Defection is a politically immoral act, and the anti-defection law ought to have stamped it out. If people have chosen a representative from one party, she has no moral or legal right to defect to another party during her tenure. The tenth schedule disqualifies such representatives, and their legislature membership is terminated. Nevertheless, defection continue. People defect in groups and thus defeat the law.

The latest case is of 12 MLAs from the Congress party “merging” with the Telangana Rashtra Samithi, the ruling party in Telangana. News reports suggest that groups of MLAs from the Congress in Congress-ruled states are also getting ready to move over to the BJP.

These legislators would do well to pause and take a hard look at the provisions of the anti-defection law. If they do that, they will realise that their actions will most certainly land them in serious trouble. At the moment, they happily believe that if out of 18 MLAs, 12 go over and merge with the ruling party, they will be safe. According to them, if two-thirds of the legislators merge with another party, it does not amount to defection.

Clearly, they do not fully understand the law. Para 4 of the tenth schedule makes three points:

  1. The original political party should merge with another party.
  2. As a result, not less than two-thirds of the members of the legislature party merge with that party.
  3. The merger becomes legally recognisable only when two-thirds of the members of the legislature party also merge with the other party.

In other words, as per para 4 of the tenth schedule, a merger can be legally recognised only when the original party merges with another party, and not less than two-thirds of the members of the legislature party agree to such a merger. So even if two-thirds of the members of the legislature party decide to merge, there would be no merger under para 4 if the original political party does not merge with another party. Thus, in the absence of a merger of the original political party with another party, the merger of the legislators has no legal validity. Hence they will be termed defectors and held liable to be disqualified.

Legislators would do well to understand that the anti-defection law was enacted not to facilitate their defection but to prevent it. Lawmakers have taken care to punish individual defectors, while at the same time protect legislators who act in tandem with their original political party when it merges with another party.

The tenth schedule, as it was originally enacted, contained a provision to protect legislators when an original party splits and one-third of the legislators form another group. This was deleted later when it was found that this provision was being abused by politicians.

An important point needs to be made here. The basic object of the tenth schedule is to prevent defection and thereby protect the stability of the party system as well as of established governments. When we analyse para 3 (now deleted) and para 4, this becomes clear. Para 3 dealt with the split in the original political party and para 4 deals with merger by the original party. In both cases, it is the original political party which initiates the action.

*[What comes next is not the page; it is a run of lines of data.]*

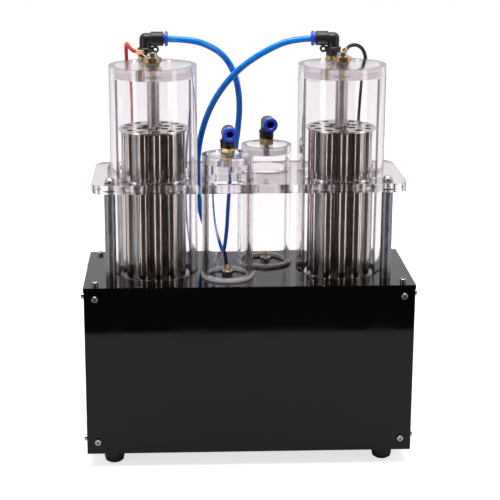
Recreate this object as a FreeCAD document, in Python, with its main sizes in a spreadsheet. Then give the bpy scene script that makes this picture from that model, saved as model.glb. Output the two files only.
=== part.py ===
"""A bench-top water electrolysis set of the Hofmann voltameter kind.

Two clear chambers stand on a black case. Each holds a bundle of steel electrode tubes under a
perforated disc and is closed by a lid with a terminal and a push-in elbow. The gas hoses run behind
the case into two elbows on its back, and inside it to two small bubbling columns, whose own elbows
are the free gas outlets. Millimetres, +Z up, front towards -Y, origin on the table under the middle
of the footprint.
"""
import FreeCAD, Part
import math
import os
import re

import Sketcher
from FreeCAD import Placement, Rotation, Vector

doc = FreeCAD.newDocument("voltameter")

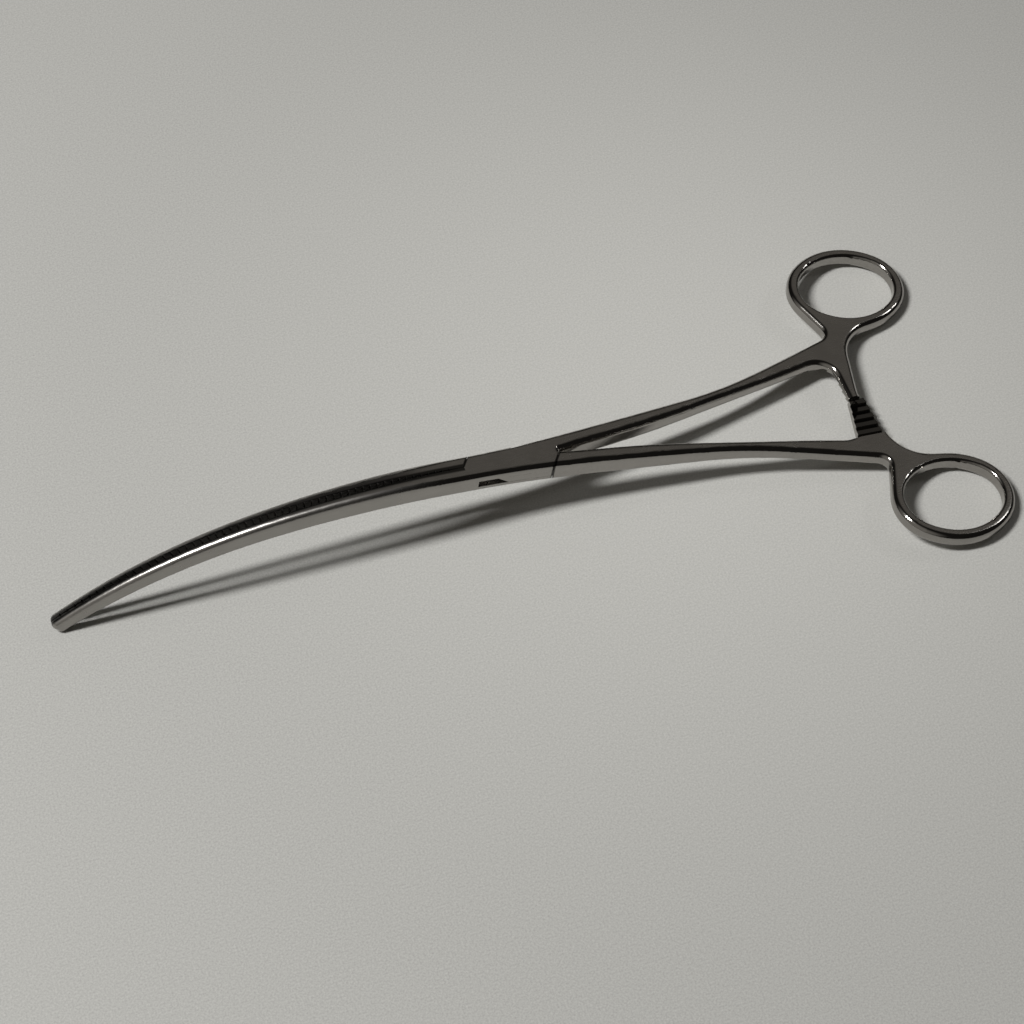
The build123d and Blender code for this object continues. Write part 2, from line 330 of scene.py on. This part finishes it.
def marks(graph, spot):
    stretched = graph.node("ShaderNodeMapping", {},
                           {"Vector": spot.place, "Scale": line_stretch})
    lines = graph.node("ShaderNodeTexNoise", {}, {
        "Vector": stretched, "Scale": 1.0, "Detail": line_detail, "Roughness": line_roughness})
    clouds = graph.node("ShaderNodeTexNoise", {}, {
        "Vector": spot.place, "Scale": cloud_scale, "Detail": cloud_detail})
    smears = graph.node("ShaderNodeTexNoise", {}, {
        "Vector": spot.place, "Scale": smear_scale, "Detail": smear_detail,
        "Distortion": smear_distortion})
    return lines, clouds, smears


# %% Polished forged steel
def steel(name):
    material = bpy.data.materials.new(name)
    graph = Graph(material)
    spot = Spot(graph)
    grip, rim = gripping_faces(spot)
    on_jaws = spot.along.fall(jaws_full, jaws_begin)
    flat = abs(spot.facing_up).rise(flat_from, flat_to)
    lines, clouds, smears = marks(graph, spot)

    rough = flat * (1.0 - on_jaws) * (belt_roughness - buffed_roughness) + buffed_roughness
    rough = (rough + (clouds - 0.5) * cloud_swing + (smears - 0.5) * smear_swing
             + (lines - 0.5) * flat * line_swing)
    rough = rough + on_jaws * jaw_roughness + grip * (1.0 - rim) * grip_roughness

    # the marks of the work, darkened by painted shade, and by dirt in the partings
    polish_dirt_and_shade = (0.5 + lines * mark_tint + clouds * mark_tint) * (1.0 - dirt_and_painted_shade(spot, grip, rim))
    tint = graph.node("ShaderNodeValToRGB", {"stops": [
        (0.0, shade(steel_colour, deepest_share)), (worn_at, shade(steel_colour, worn_share)),
        (clean_at, steel_colour)]}, [polish_dirt_and_shade])

    bump = graph.node("ShaderNodeBump", {}, {
        "Strength": mark_strength, "Distance": mark_depth,
        "Height": (lines - 0.5) * flat + (clouds - 0.5) * cloud_depth,
        "Normal": crowned(graph, spot, on_jaws)})
    graph.end("ShaderNodeOutputMaterial", graph.node("ShaderNodeBsdfPrincipled", {}, {
        "Base Color": tint, "Metallic": 1.0, "Roughness": rough, "Normal": bump}))
    return material


forged_steel = steel("forged_steel")
ground_pin = steel("ground_pin")
finishes = {"female_half": forged_steel, "male_half": forged_steel, "rivet_pin": ground_pin}
for node_name, finish in finishes.items():
    for material_slot in nodes[node_name].material_slots:
        material_slot.material = finish
print("steel on", len(finishes), "pieces,", len(forged_steel.node_tree.nodes), "nodes in it")

# %% [markdown]
# ## The table
# A sheet of pale warm grey stock with a fine grain, a little paler around the
# rings, where a pool of light is painted on. It is the brightest thing that the steel
# sees, and it fills the clamp's sides with light from below. One square is enough,
# and a noise gives its grain.

# %% Table stock
table_colour = (0.46, 0.455, 0.43)
table_roughness = 0.75
table_gloss = 0.25
grain_scale = 1900.0
grain_detail = 4.0
grain_roughness = 0.7
grain_contrast = 1.4
table_darkest = 0.6            # shares of the table's colour
table_palest = 1.15
# a painted pool of light: the table is paler within pale_reach of this middle, and darker
# beyond
pool_of_light_middle = (0.08, 0.02, 0.0)
pale_reach = 0.21
pale_level = 0.75
pool_of_light_fade = 0.38            # how much darker it is from pale_reach on


def table_stock():
    material = bpy.data.materials.new("table_stock")
    graph = Graph(material)
    place = graph.node("ShaderNodeTexCoord", output="Object")
    grain = graph.node("ShaderNodeTexNoise", {}, {
        "Vector": place, "Scale": grain_scale, "Detail": grain_detail,
        "Roughness": grain_roughness})
    away = graph.node("ShaderNodeVectorMath", {"operation": "DISTANCE"},
                      [place, pool_of_light_middle], output="Value")
    # the grain, plus a painted pool of light that fades away from its middle
    grain_and_pool_of_light = ((grain - 0.5) * grain_contrast + pale_level
                - away.rise(0.0, pale_reach) * pool_of_light_fade)
    tint = graph.node("ShaderNodeValToRGB", {"stops": [
        (0.0, shade(table_colour, table_darkest)), (1.0, shade(table_colour, table_palest))]},
        [grain_and_pool_of_light])
    graph.end("ShaderNodeOutputMaterial", graph.node("ShaderNodeBsdfPrincipled", {}, {
        "Base Color": tint, "Roughness": table_roughness, "Specular IOR Level": table_gloss}))
    return material


# %% The table top
table_half = 3.0
corner_signs = ((-1, -1), (1, -1), (1, 1), (-1, 1))
table_mesh = bpy.data.meshes.new("table_top")
table_mesh.from_pydata([(x * table_half, y * table_half, 0.0) for x, y in corner_signs],
                       [], [(0, 1, 2, 3)])
table_mesh.materials.append(table_stock())
table_top = add_object("table_top", table_mesh)
print("table is", 2 * table_half, "m wide")

# %% [markdown]
# ## Light
# Steel has no colour of its own to show, only what it mirrors. The room is dark,
# so the rounded shoulders are nearly black. One dim wall stands where the flat tops
# mirror it, and a glow on the left fills the shadow without showing in the steel.
# Both could be panels that are lit. As soft patches of the world they have no edge
# that the steel would show.

# %% The room
dark_room = (0.015, 0.014, 0.013)
wall_colour = (0.135, 0.127, 0.115)
wall_direction = (0.45, 0.55, 0.70)
wall_from = 0.76            # where it begins, as the cosine of the angle from there
wall_to = 0.98
glow_colour = (0.27, 0.26, 0.24)
glow_direction = (-0.80, -0.33, 0.50)
glow_from = 0.55
glow_to = 0.95
black = (0.0, 0.0, 0.0)

world = bpy.data.worlds.new("room")
room = Graph(world)
direction = room.node("ShaderNodeTexCoord", output="Generated")


def patch(colour, towards, low, high):
    """A soft round patch of light on the room, black everywhere else."""
    return room.node("ShaderNodeValToRGB", {"stops": [(0.0, black), (1.0, colour)]},
                     [direction.dot(towards).rise(low, high)])


wall = patch(wall_colour, wall_direction, wall_from, wall_to)
glow = patch(glow_colour, glow_direction, glow_from, glow_to)
room.end("ShaderNodeOutputWorld",
         room.node("ShaderNodeBackground", {}, [wall.plus(glow).plus(dark_room)]))
bpy.context.scene.world = world
print("room is made of", len(world.node_tree.nodes), "nodes")

# %% [markdown]
# ## Two lamps
# A long lamp on the left gives the white streaks and the shadow, and a weak lamp on
# the right adds the second white spot on each ring. Their light could come from
# the room too, but only a lamp with an edge leaves a spot that is sharp. Both are
# oval, as corners would show in the buffed steel.

# %% Lamps
main_place = (-0.72, 0.04, 1.2)
main_size = (0.21, 0.42)
main_power = 22.5
right_place = (1.0, 0.12, 0.8)
right_size = (0.2, 0.2)
right_power = 0.8


def lamp(name, place, size, power):
    """An oval lamp that shines on the middle of the table."""
    data = bpy.data.lights.new(name, "AREA")
    data.shape = "ELLIPSE"
    data.size, data.size_y = size
    data.energy = power
    made = add_object(name, data)
    made.location = place
    made.rotation_euler = (-Vector(place)).to_track_quat("-Z", "Y").to_euler()
    print(name, "is", round(made.location.length, 2), "m away")


lamp("main_lamp", main_place, main_size, main_power)
lamp("right_lamp", right_place, right_size, right_power)
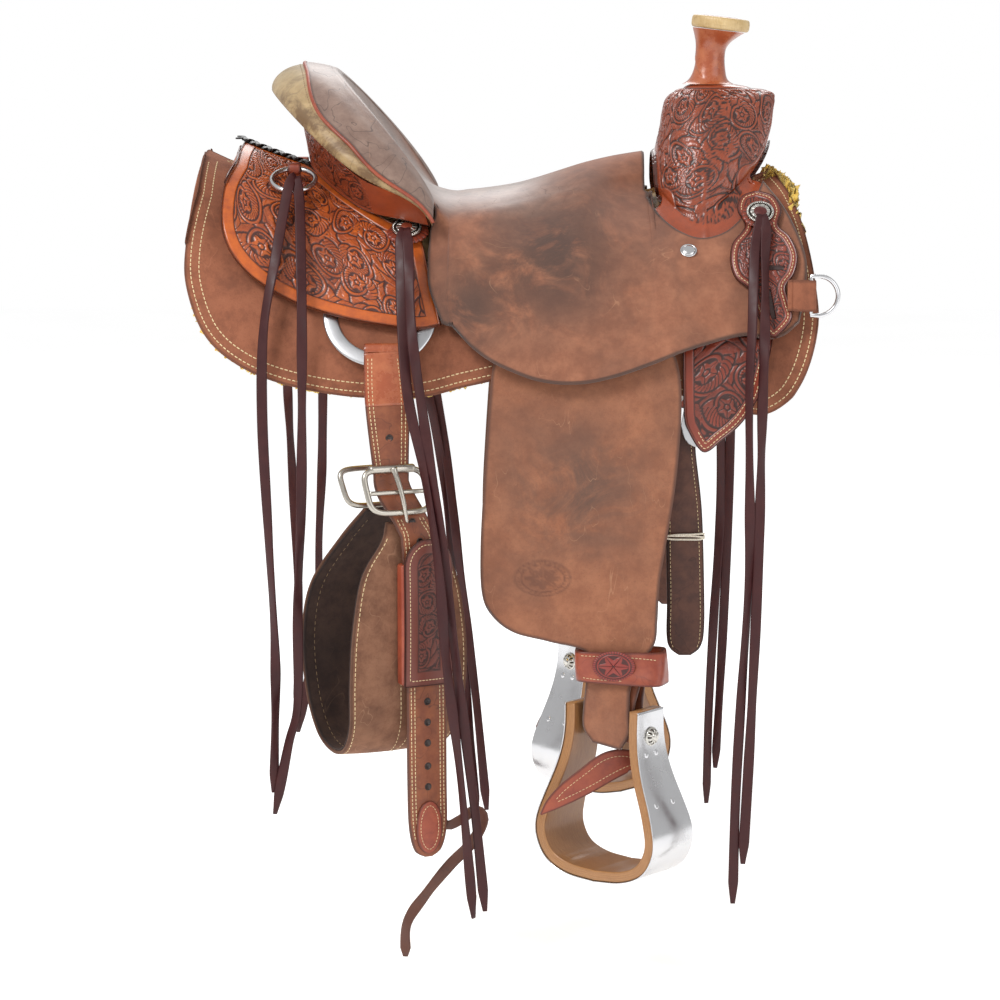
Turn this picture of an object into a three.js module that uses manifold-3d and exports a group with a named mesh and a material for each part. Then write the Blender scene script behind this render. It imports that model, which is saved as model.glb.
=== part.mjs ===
// Western saddle with a post horn, made of separate leathers, wood, steel and laces.
// Millimetres. +X runs to the horse's head, +Z up, the off (right) side is -Y.
// The origin is on the centre plane, at the level of the horse's spine under the rider.
import * as THREE from 'three';
import { mergeVertices } from 'three/addons/utils/BufferGeometryUtils.js';
import Module from 'manifold-3d';

const wasm = await Module();
wasm.setup();

// ---------- driving dimensions ----------
// the horse's back, which every layer of leather follows
const HALF_WIDTH = 195;
const HEM_Z = -165;
const DIP_X = -20;
const DIP_Z = 5;
const REAR_RISE = 0.00076;
const FRONT_RISE = 0.000586;
const REAR_CROWN = 1.9;
const FRONT_CROWN = 1.3;
const SIDE_POWER = 1.9;

// how far each layer's outer face stands off the horse's back
const FLEECE_TOP = 13;
const SKIRT_TOP = 20.5;
const SKIRT_THICK = 5;
const FLANK_RING_TOP = 26;
const RIGGING_PLATE_TOP = 23;
const RIGGING_TOP = 26.5;
const BAR_TOP = 42;
const BAR_LOW = 27;
const BAR_UNDER = 21.5;
const JOCKEY_TOP = 50;
const JOCKEY_LOW = 33;
const LEATHER = 5;
const CHANNEL = 38;
const LACED_GAP = 4;

// seat and cantle
const SEAT_HALF_WIDTH = 246;
const CREST_HALF_WIDTH = 150;
const CREST_END = { x: -76, z: 50 };
const CREST_RISE = { x: -112, z: 147 };
const POCKET_X = -55;
const FORK_X = 168;

// fork and horn
const HORN_X = 243;
const CAP_CENTRE = new THREE.Vector3(257.5, 0, 250.5);
const CAP_TILT = 0.115;
const CAP_RADIUS = 29.5;
const CAP_HALF_THICK = 8;
const GULLET_HALF_WIDTH = 78;
const GULLET_TOP = 100;

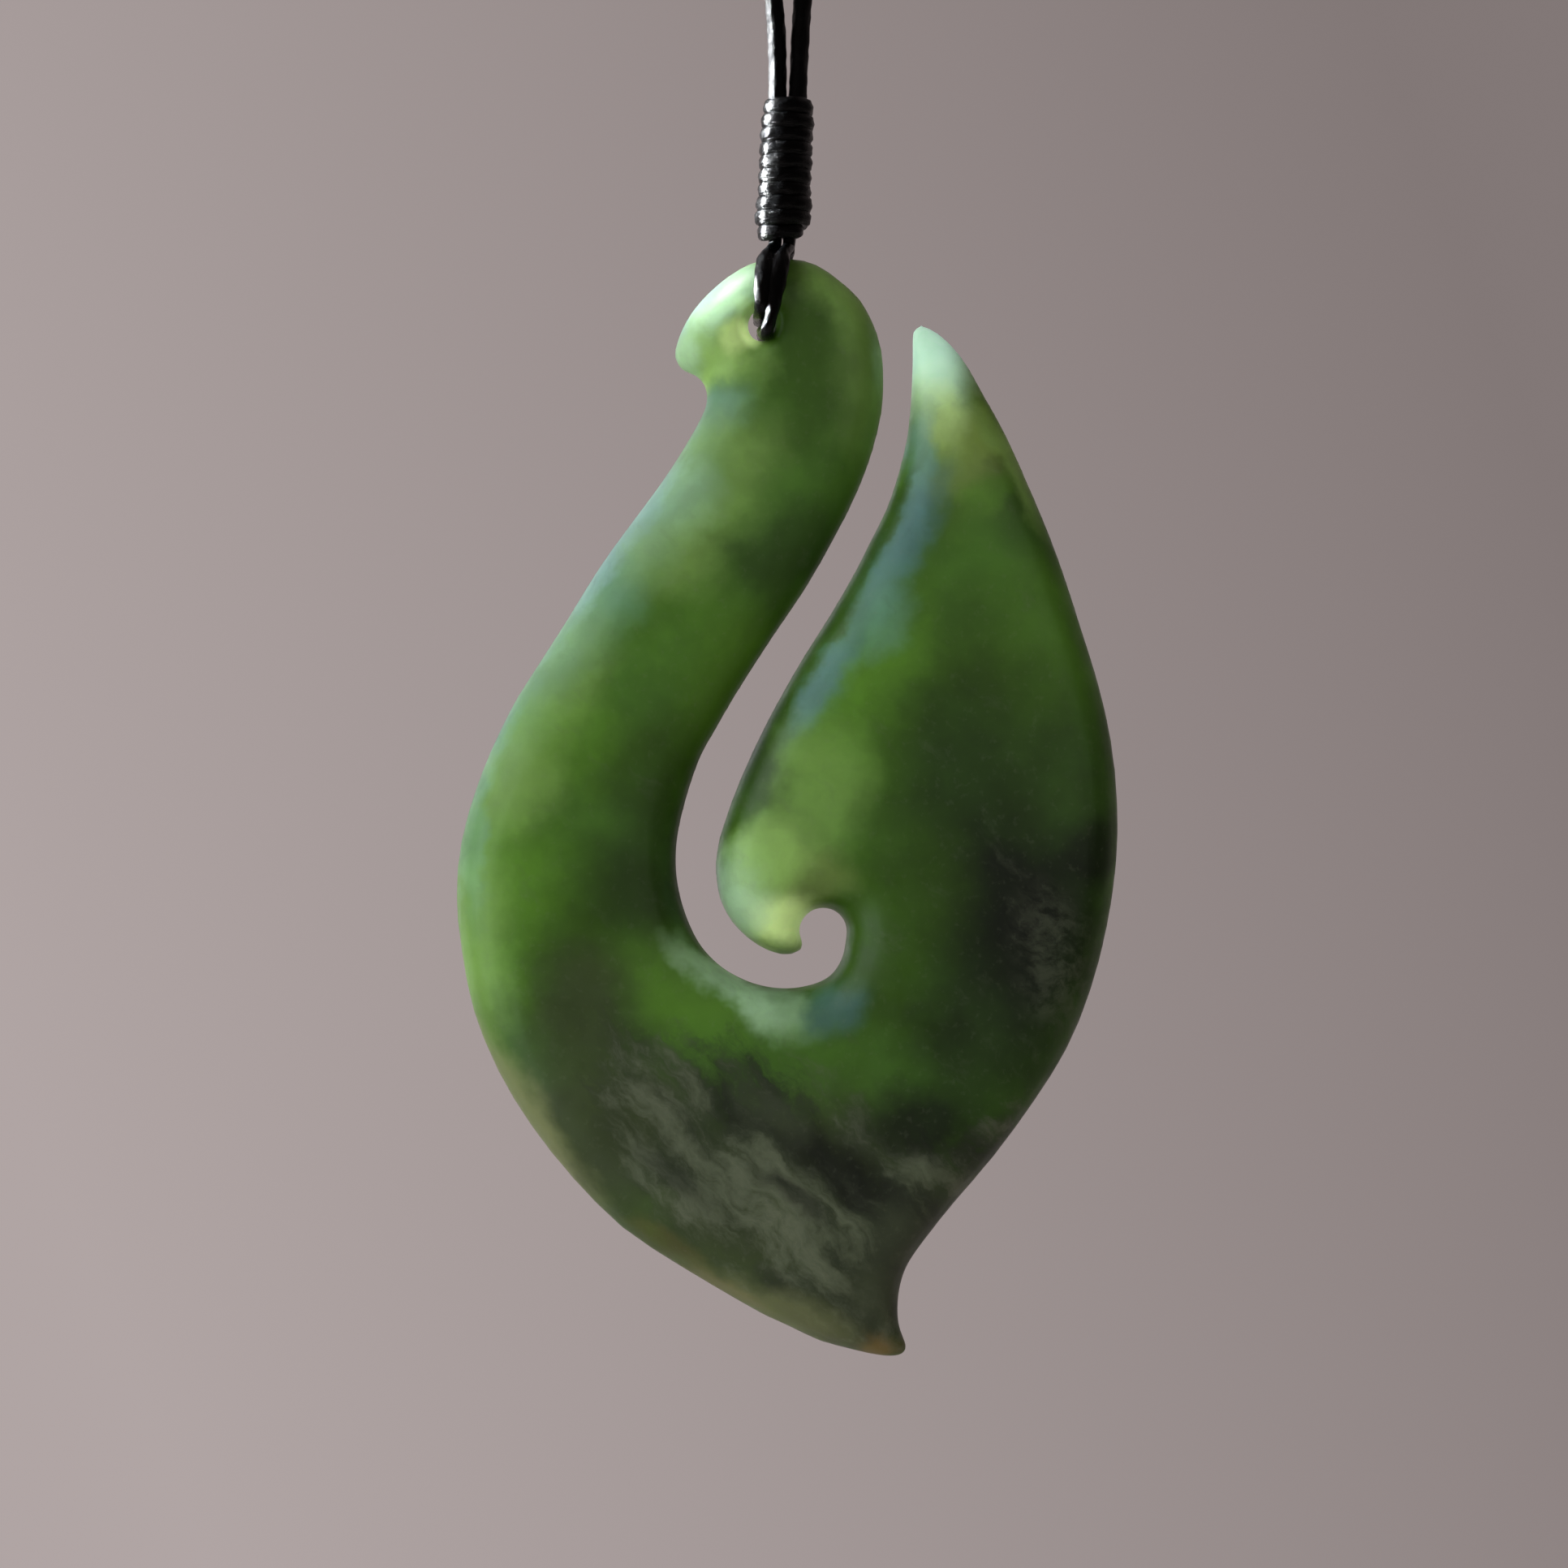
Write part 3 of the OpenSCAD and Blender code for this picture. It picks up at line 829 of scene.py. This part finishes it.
@dataclass
class Lashing(Maker):
    """Flattened waxed thread wound round the strands, with a fat last turn but two."""

    finish = WaxFinish("waxed_lashing", warm=0.15, shine=0.15, fibre=0.07 * MM)
    slot, body, nodes = Slot.THREAD, Body.CORD, ("lashing",)
    turns: float = 11.0
    length: float = 8.25
    # Half sizes of the flattened thread, and the share of its thickness inside the outline.
    band_thick: float = 0.3
    band_wide: float = 0.4644
    band_inset: float = 0.9
    tilt: float = 0.2
    start_angle: float = 0.6
    swell: float = 0.025
    sway: float = 0.04
    ply_depth: float = 0.022
    ply_twist: float = 1.1
    wobble: float = 0.03
    # The thread's ends thin out over this length, to this share.
    taper: Pair = (1.2, 0.25)
    rings_per_turn: int = 72
    sides: int = 20
    core_rings: int = 40
    core_sides: int = 32
    core_inset: float = 0.36
    core_end: float = 0.35
    # Outer radius at even steps from the top to the foot, in millimetres.
    outline: tuple[float, ...] = (
        1.24, 1.38, 1.45, 1.42, 1.44, 1.42, 1.45, 1.43, 1.46, 1.57, 1.46, 1.2,
    )

    def helix(self) -> tuple[np.ndarray, np.ndarray]:
        """The thread's line round the strands.

        Returns:
            The line in millimetres, and the outward direction at each point.
        """
        turn = np.linspace(0, self.turns - 1, int((self.turns - 1) * self.rings_per_turn) + 1)
        radius = self.outer(turn / (self.turns - 1))
        radius = radius + self.swell * waves(turn, (1.37, 0.61, 2.9), 5)
        angle = 2 * math.pi * turn + self.start_angle
        down = self.length / self.turns * (turn + 0.5) + self.sway * waves(turn, (1.9, 0.83), 8)
        out = np.stack([np.cos(angle), np.sin(angle), np.zeros_like(angle)], 1)
        line = out * (radius - self.band_thick * self.band_inset)[:, None]
        line[:, 2] = self.tilt * out[:, 0] - down
        return self.lean(line), self.lean(out)

    def outer(self, share: np.ndarray) -> np.ndarray:
        """The outer radius at shares of the way from the top to the foot."""
        return np.interp(share, np.linspace(0, 1, len(self.outline)), self.outline)

    def lean(self, points: np.ndarray) -> np.ndarray:
        """Points leaned with the lashing.

        Args:
            points: Points or directions from the lashing's top.

        Returns:
            The leaned points.
        """
        c, s = math.cos(LASH_LEAN), math.sin(LASH_LEAN)
        return points @ np.array([[c, 0, s], [0, 1, 0], [-s, 0, c]]).T

    def build(self) -> bpy.types.Object:
        """Make the winding over a plain core that closes the gaps between its turns.

        Returns:
            The piece.
        """
        line, out = self.helix()
        run = run_of(line)
        length, least = self.taper
        ends = np.clip(np.minimum(run, run[-1] - run) / length, least, 1)[:, None]
        relief = plies(around(self.sides), run, self.ply_depth, self.ply_twist)
        relief = relief + self.wobble * waves(run, (0.9, 1.7, 3.1), 11)[:, None]
        thick = (self.band_thick + relief) * ends
        wide = (self.band_wide + relief) * ends
        winding = sweep("lashing_turns", line + (0, 0, LASH_TOP), run, out, thick, wide)
        height = np.linspace(-self.core_end, self.core_end - self.length, self.core_rings)
        core_line = self.lean(np.stack([0 * height, 0 * height, height], 1)) + (0, 0, LASH_TOP)
        core = self.outer(np.linspace(0, 1, self.core_rings)) - self.core_inset
        radius = np.repeat(core[:, None], self.core_sides, 1)
        inner = sweep("lashing_core", core_line, height, np.array([1.0, 0, 0]), radius, radius)
        return join([winding, inner], "lashing_thread")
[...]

Any unilateral action by legislators, singly or in a group, is always treated as defection. Only if the original party takes the plunge do legislators get protection. Thus, the law says legislators should not abandon their party once they are elected on its ticket unless the party itself decides to merge with another party.

The recent spate of defections in various state legislatures recently shows that defector legislators are under the impression that it is enough to mobilise two-thirds of the members of the legislature party and merge with the ruling party. In this context, the Supreme Court judgment in Rajendra Singh Rana vs Swami Prasad Maurya (2007) is very instructive. Although this case dealt with the split in the legislature party, its ratio applies to a case of merger as well. The court says, “Those who have left the party will have prima facie to show by relevant materials that there has been a split in the original party.”

Similarly, in Jagjit Singh vs State of Haryana as well, the Supreme Court said that the split in the original party is a precondition for recognising a split in the legislature party. The Rajender Singh Rana case was decided by a five-judge constitution bench, which in fact upheld the proposition laid down in Jagjit Singh. The ratio of these decisions apply to a case of merger also.

What happened in Telangana

In Telangana, 12 of the 18 Congress MLAs have merged with the ruling party in the state, the TRS. This merger was endorsed by the chief minister and accepted by the speaker. The defecting Congress MLAs thus instantly became TRS members.

Two points need to be made in this context.

One, para 4 of the tenth schedule says that the original political party should merge with another party first. This would mean that the Congress party should merge with the TRS before these 12 MLAs can merge with that party. But there is no evidence that the Congress party has merged with the TRS. Therefore, there is no legally recognisable merger in Telangana.

Further, the decision to merge with the TRS needs to be taken by the All India Congress Committee and not the Telangana Pradesh Congress Committee. The Jagjit Singh judgment says, “In case a member is put up by a national party it is a split in that party which is relevant and not a split in that party at the state level.”

Second, media reports say that the speaker has accepted the merger and recognised the defecting MLAs as TRS members.

Under the tenth schedule, the speaker gets jurisdiction to act only when a petition is presented to him under para 6 of the schedule. No such petition seems to have been filed by the Congress party. So the act of the speaker accepting the merger is without jurisdiction, and hence does not count.

The Rajendra Singh Rana judgment says, “Under the 10th schedule the speaker is not expected to simply entertain a claim under para 3 and 4 of the schedule without first acquiring jurisdiction to decide a question of disqualification in terms of the para 6 of the schedule. …The power under the 10th schedule to do so accrues to him only when he is called upon to decide the question referred to him in para 6 of that schedule.”

On the basis of this analysis, it becomes clear that the merger of the 12 Congress MLAs in Telangana is not recognised by law. The speaker’s decision to accept the merger seems to be an act without jurisdiction, and is therefore not sustainable. The result is that these 12 MLAs are liable to be disqualified under para 2 (1)(a) of the tenth schedule, on the grounds that they have voluntarily given up membership of the Congress party.